12. Power, Control and Learned Helplessness
“If you don’t have peace, it isn’t because someone took it from you; you gave it away. You cannot always control what happens to you, but you can control what happens in you.”― John C. Maxwell, Be a People Person
And finally, if you are in the personal development for power and control, you might be disappointed.
The truth is that we cannot control things that are beyond the realm of our influence and the sooner we come to peace with that, the better.
Psychology says that we strive to make meaning of our world and as humans we attempt to have a certain amount of control of our outcomes. In fact, that personal staying in control and being able to influence our lives is essential for motivation and healthy striving.
But when the desire for power and control goes beyond the self and into the realm of trying to control everything else, we have a problem.
This is a quick way into learned helplessness because no matter what we do, we cannot control events and people.
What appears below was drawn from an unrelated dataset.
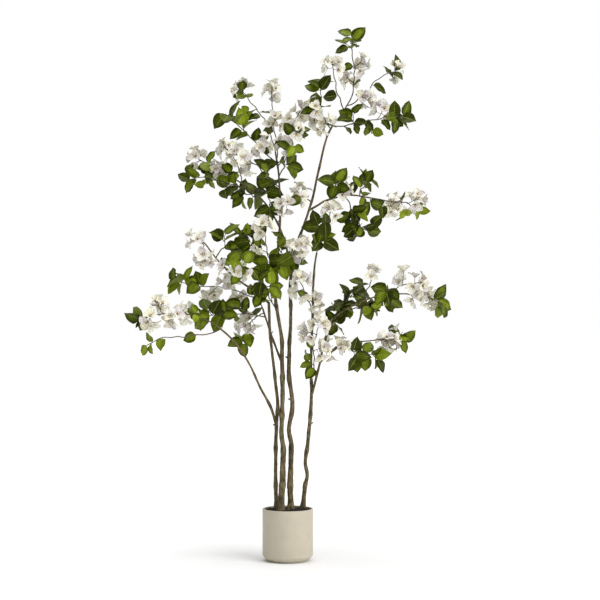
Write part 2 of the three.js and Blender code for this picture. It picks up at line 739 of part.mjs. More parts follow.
// A three.js mesh of a manifold solid
function meshOf(name, solid, surface) {
  const made = solid.getMesh();
  const geometry = new THREE.BufferGeometry();
  geometry.setAttribute("position", new THREE.BufferAttribute(new Float32Array(made.vertProperties), 3));
  geometry.setIndex(new THREE.BufferAttribute(new Uint32Array(made.triVerts), 1));
  geometry.computeVertexNormals();
  const mesh = new THREE.Mesh(geometry, surface);
  mesh.name = name;
  return mesh;
}

function latheMesh(name, profile, surface) {
  const geometry = new THREE.LatheGeometry(profile.map(([r, z]) => new THREE.Vector2(r, z)), POT_SIDES);
  geometry.rotateX(Math.PI / 2);
  const mesh = new THREE.Mesh(geometry, surface);
  mesh.name = name;
  return mesh;
}

function potMesh() {
  const inner = POT_RADIUS - POT_WALL;
  const profile = [
    [0, 0],
    [POT_FOOT_RADIUS, 0],
    [POT_BEND_RADIUS, POT_BEND_HEIGHT],
    [POT_RADIUS, POT_EDGE_HEIGHT],
    [POT_RADIUS, POT_HEIGHT - POT_LIP],
    [POT_RADIUS - POT_LIP, POT_HEIGHT],
    [inner + POT_LIP, POT_HEIGHT],
    [inner, POT_HEIGHT - POT_LIP],
    [inner, POT_EDGE_HEIGHT + POT_FLOOR],
    [inner - POT_WALL, POT_FLOOR],
    [0, POT_FLOOR],
  ];
  return latheMesh("pot", profile, material(COLOURS.pot, 0.6));
}

function soilMesh() {
  const inner = POT_RADIUS - POT_WALL - GAP;
  const profile = [
    [0, POT_FLOOR + GAP],
    [inner - POT_WALL, POT_FLOOR + GAP],
    [inner, POT_EDGE_HEIGHT + POT_FLOOR + GAP],
    [inner, SOIL_TOP],
    [0, SOIL_TOP],
  ];
  return latheMesh("soil", profile, material(COLOURS.soil, 0.95));
}

function buildPlant() {
  const group = new THREE.Group();
  group.name = "potted_bougainvillea";
  group.add(potMesh(), soilMesh());

  const lines = {};
  const rooms = {};
  const taken = [];
  for (const [name, limb] of Object.entries(LIMBS)) {
    const line = limbLine(limb);
    lines[name] = line;
    rooms[name] = limbRoom(name, line);
    for (let i = 1; i < line.points.length; i += 1) {
      const radius = Math.max(line.radii[i - 1], line.radii[i]);
      const box = stretchBox(line.points[i - 1], line.points[i], radius);
      box.owner = name;
      taken.push(box);
    }
  }
  const bark = material(COLOURS.bark, 0.9);
  for (const name of Object.keys(LIMBS)) {
    group.add(meshOf(name, limbSolid(name, lines, rooms), bark));
  }

  const leaf = material(COLOURS.leaf, 0.7);
  const sprays = SPRAYS.map((row, number) => growStem(row, number, lines, taken));
  for (const spray of sprays) {
    growTwigs(spray, taken);
    group.add(meshOf(`spray_${spray.name}`, spraySolid(spray, rooms), leaf));
  }
  return group;
}

export default buildPlant();
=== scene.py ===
import json
import math

import bpy
import numpy as np
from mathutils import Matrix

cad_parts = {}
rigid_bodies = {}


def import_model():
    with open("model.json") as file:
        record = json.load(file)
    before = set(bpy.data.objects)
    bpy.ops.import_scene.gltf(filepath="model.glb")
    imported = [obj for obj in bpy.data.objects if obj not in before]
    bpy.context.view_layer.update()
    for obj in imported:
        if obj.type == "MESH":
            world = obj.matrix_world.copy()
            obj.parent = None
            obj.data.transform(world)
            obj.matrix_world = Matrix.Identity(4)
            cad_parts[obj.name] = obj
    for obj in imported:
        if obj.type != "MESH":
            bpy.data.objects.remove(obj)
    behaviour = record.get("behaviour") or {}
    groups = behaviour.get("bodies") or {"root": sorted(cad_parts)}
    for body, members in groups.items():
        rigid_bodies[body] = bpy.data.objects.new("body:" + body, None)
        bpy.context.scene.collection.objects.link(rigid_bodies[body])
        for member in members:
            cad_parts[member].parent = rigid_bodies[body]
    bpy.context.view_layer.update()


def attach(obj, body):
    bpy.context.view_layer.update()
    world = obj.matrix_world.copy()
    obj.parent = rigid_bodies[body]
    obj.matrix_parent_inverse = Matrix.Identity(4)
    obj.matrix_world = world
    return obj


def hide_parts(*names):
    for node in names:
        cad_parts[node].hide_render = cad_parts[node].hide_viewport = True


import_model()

# The growing rule works in millimetres, and the meshes are made in metres
MM = 0.001
GAP = 0.3
SOIL_TOP = 169.0
UP = np.array([0.0, 0.0, 1.0])
RIGHT = np.array([1.0, 0.0, 0.0])
FULL_TURN = 2.0 * math.pi
GOLDEN_ANGLE = math.radians(137.5)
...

It is futile to control events beyond our realm of power and influence.
Instead, we should stay clear of power and control issues and attempt to enhance our personal power. We can strive to make an impact in our realm of influence and make it into a better place.
Now over to you! Did the post resonate with you and which trap seems most relevant to you and why? Please let me know in the comments below and on social media.
Dr. Kate Siner says
For a perfect personal development, I think the comparison is not important, As a consultant, I noticed it at different times. Avoiding comparison is good for personal development, I think so. What do you think, Harish?
Thanks for stopping by Kate!
Yes, I agree with you!
Avoiding comparison is wonderful for growth because we are not focused on others. People spend a lot of mental and emotional energy on the act of comparing with others. Imagine what we can do with all that energy when we funnel it into creative endeavors to create value for others and for ourself.